Thursday 6 October 2022, 2:00 PM, room 3U42: Strong normalisation in a System F modulo isomorphisms, Cristian Sottile (Universidad de Buenos Aires).
Two types A and B are isomorphic if there are two functions f : A => B and g : B => A such that g • f is the identity in A and f • g is the identity in B. In other words, f and g do not lose information. In the early 90's Di Cosmo et. al. characterized the complete relation of isomorphic types for the simply typed lambda calculus and several extensions, giving sets of axiomatic isomorphisms from which every existing isomorphism can be derived. In 2012 Díaz-Caro and Dowek introduced System I, an extension to the simply typed lambda calculus where isomorphic types are equated by a congruence relation based on the axiomatic isomorphisms given by Di Cosmo.
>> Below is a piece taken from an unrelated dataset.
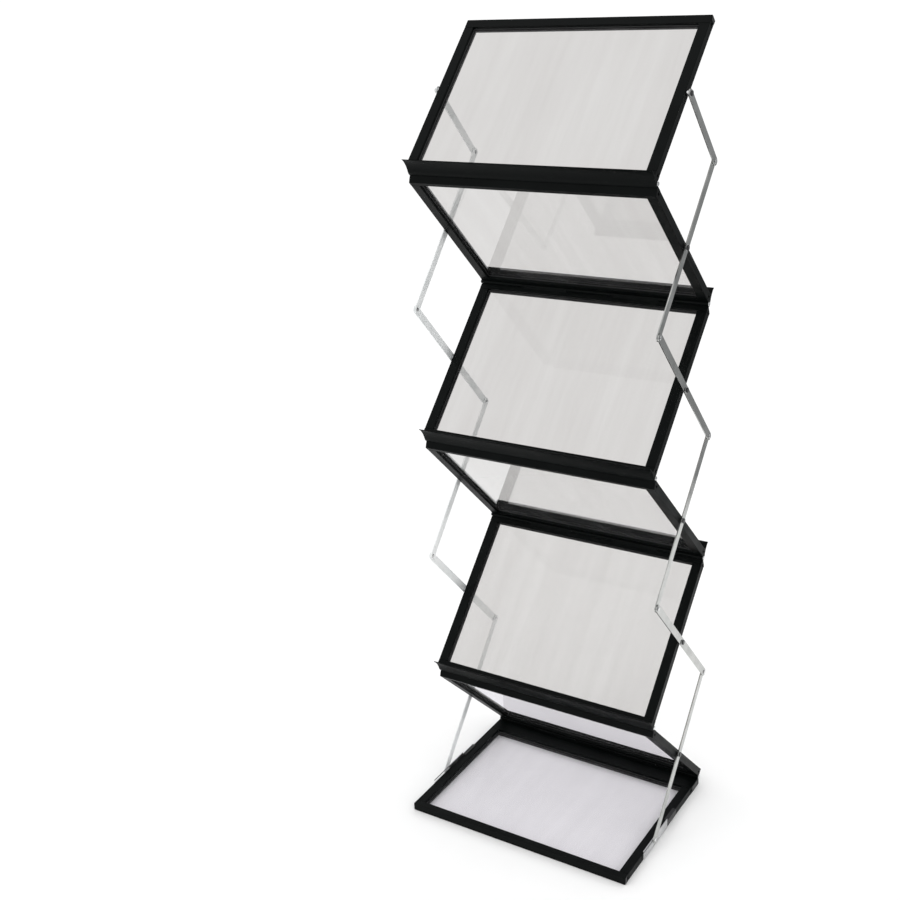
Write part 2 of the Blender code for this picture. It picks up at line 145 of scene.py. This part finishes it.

The aim of this system is to take advantage of the fact that two corresponding programs p : A and p' : B can be transformed into each other when A and B are isomorphic (i.e. f(p) = p' and g(p') = p), by allowing to use p' where p is expected, without the need of applying the explicit conversion.
In this talk I will present Polymorphic System I, a polymorphic extension where we added the type isomorphisms related to the universal quantifier. In particular, I will discuss a work-in-progress technique we are developing to prove strong normalisation, which extends that of System I non-trivially.